I also see people swap rollers without checking hinge numbering, which creates a subtle alignment problem that shows up only near the curve of the track. The door may look fine from across the garage, yet the section joints begin pinching and the opener starts pulling crooked. A service call like that often turns into a longer adjustment session because I have to sort out what was original wear and what changed during the repair attempt. Small parts matter more than they appear to.

Lubrication causes its own mess. I still find heavy grease pasted onto tracks, which attracts dust and makes movement worse, not better. The places I actually want lubrication are the spring coils, bearings, and hinge pivot points, and even there I use the right product lightly. Too much lube is its own problem.

What I want homeowners to notice before the door fails completely

I listen for rhythm before I look for damage. A healthy door has a fairly even sound from floor to full open, and once I hear a hitch near the first panel break or a sharp slap near the horizontal track, I know where to focus. Homeowners can catch that too if they pay attention for 30 seconds every now and then. The door usually warns you.

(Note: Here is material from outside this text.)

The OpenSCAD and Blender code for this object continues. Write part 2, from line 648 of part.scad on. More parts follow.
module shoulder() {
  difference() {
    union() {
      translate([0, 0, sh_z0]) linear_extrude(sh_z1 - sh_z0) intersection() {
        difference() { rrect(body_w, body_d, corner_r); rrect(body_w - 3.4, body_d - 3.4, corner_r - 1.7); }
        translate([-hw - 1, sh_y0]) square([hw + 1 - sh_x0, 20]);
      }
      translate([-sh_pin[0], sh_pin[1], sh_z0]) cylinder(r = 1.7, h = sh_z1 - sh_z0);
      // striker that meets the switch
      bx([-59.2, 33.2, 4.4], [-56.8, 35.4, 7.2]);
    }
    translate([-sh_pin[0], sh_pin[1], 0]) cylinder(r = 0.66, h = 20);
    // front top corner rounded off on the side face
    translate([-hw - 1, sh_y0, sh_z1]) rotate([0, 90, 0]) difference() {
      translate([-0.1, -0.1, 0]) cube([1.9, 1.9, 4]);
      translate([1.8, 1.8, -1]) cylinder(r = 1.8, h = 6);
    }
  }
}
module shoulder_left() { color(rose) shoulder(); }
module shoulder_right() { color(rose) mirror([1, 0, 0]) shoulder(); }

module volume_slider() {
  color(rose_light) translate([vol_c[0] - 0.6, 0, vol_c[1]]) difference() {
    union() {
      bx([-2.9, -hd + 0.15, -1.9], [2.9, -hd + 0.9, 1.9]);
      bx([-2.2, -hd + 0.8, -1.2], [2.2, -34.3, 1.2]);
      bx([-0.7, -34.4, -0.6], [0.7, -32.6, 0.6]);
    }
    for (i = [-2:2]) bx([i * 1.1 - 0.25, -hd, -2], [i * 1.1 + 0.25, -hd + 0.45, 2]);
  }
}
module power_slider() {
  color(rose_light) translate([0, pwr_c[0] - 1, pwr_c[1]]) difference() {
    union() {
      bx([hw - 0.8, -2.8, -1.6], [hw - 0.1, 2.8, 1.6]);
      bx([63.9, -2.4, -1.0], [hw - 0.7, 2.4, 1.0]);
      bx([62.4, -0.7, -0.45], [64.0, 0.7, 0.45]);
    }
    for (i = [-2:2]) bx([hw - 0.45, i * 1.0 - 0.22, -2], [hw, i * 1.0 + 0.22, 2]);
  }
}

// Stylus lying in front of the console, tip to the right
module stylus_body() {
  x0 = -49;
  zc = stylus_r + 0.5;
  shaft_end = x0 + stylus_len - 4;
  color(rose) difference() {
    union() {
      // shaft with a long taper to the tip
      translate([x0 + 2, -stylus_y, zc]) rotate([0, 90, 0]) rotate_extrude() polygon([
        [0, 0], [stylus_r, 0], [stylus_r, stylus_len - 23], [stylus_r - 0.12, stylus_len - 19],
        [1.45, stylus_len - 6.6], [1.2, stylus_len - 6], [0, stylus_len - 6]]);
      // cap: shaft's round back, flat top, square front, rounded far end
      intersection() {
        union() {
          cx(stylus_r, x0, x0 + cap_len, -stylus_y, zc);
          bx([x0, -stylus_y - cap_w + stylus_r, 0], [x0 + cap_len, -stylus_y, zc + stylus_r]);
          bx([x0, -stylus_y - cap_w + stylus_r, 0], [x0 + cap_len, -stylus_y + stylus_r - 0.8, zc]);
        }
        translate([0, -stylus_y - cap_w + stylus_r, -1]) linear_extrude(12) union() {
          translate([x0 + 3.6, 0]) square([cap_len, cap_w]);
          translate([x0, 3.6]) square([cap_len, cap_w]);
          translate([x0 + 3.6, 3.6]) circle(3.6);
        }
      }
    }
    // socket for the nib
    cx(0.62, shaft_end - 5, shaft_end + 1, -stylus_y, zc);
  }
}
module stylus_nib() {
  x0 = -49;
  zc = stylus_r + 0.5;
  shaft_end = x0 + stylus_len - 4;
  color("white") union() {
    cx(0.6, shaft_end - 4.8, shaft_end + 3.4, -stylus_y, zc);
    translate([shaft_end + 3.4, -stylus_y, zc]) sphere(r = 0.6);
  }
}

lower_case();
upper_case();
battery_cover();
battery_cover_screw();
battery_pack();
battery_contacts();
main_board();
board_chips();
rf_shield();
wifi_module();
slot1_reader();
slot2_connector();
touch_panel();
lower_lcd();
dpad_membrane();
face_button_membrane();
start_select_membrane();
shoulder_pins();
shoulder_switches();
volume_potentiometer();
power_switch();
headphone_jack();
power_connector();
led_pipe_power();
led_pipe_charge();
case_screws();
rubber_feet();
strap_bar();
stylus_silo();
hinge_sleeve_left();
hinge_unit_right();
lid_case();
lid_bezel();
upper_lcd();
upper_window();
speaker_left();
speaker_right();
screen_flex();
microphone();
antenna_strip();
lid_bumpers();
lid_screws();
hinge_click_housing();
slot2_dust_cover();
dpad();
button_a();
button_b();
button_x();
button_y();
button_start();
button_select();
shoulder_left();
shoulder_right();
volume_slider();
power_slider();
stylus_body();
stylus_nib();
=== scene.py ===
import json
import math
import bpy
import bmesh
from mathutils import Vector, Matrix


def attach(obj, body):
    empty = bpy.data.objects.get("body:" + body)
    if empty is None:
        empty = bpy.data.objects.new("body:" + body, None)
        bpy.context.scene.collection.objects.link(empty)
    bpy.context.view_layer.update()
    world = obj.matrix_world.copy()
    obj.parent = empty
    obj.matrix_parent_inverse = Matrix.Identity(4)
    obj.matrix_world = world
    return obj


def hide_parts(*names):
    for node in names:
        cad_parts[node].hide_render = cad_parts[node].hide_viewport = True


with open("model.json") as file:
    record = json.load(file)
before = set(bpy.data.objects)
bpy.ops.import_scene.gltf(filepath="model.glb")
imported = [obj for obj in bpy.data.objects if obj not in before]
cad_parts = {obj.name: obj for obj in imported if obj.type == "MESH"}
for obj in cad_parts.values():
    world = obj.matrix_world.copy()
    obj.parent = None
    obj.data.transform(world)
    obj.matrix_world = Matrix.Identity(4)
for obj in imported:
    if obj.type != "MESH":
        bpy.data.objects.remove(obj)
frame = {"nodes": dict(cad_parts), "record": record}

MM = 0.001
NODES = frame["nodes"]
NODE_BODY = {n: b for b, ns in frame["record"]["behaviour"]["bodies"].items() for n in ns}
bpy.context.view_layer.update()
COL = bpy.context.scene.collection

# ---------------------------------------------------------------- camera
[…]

Movement tells me even more than noise. If one side rises ahead of the other, or the bottom seal hits the slab unevenly, I start thinking about cable tension, track plumb, or frame shift around the opening. In newer subdivisions, slab settlement can show up in tiny ways that the eye misses until the door starts rubbing the jamb. I have adjusted plenty of doors where the issue was not dramatic, just cumulative.

Photo eyes deserve more respect than they get. I have been called out for “bad opener boards” that turned out to be a sunlight glare issue at one particular hour, or a bracket that had been bumped half an inch by a trash bin. Those sensors are simple, but they are picky. A crooked bracket can waste an afternoon.

If I could get every homeowner in Thornton to do one routine, it would be this: watch the door open and close twice every season without touching your phone, and listen like something small might be changing. That short habit catches frayed cables, loose hinges, tired rollers, and opener strain earlier than most people expect, especially on doors that cycle four or five times a day. Early attention usually keeps the repair smaller, and it makes the whole system safer for the people using it.

I have worked on expensive custom doors and plain builder-grade doors, and the pattern is the same across both. The doors that last are usually the ones that get noticed before they get ignored. If your Thornton door has started sounding different, moving unevenly, or hesitating at the floor, I would treat that change as useful information rather than an annoyance. A garage door rarely gets better by being left alone.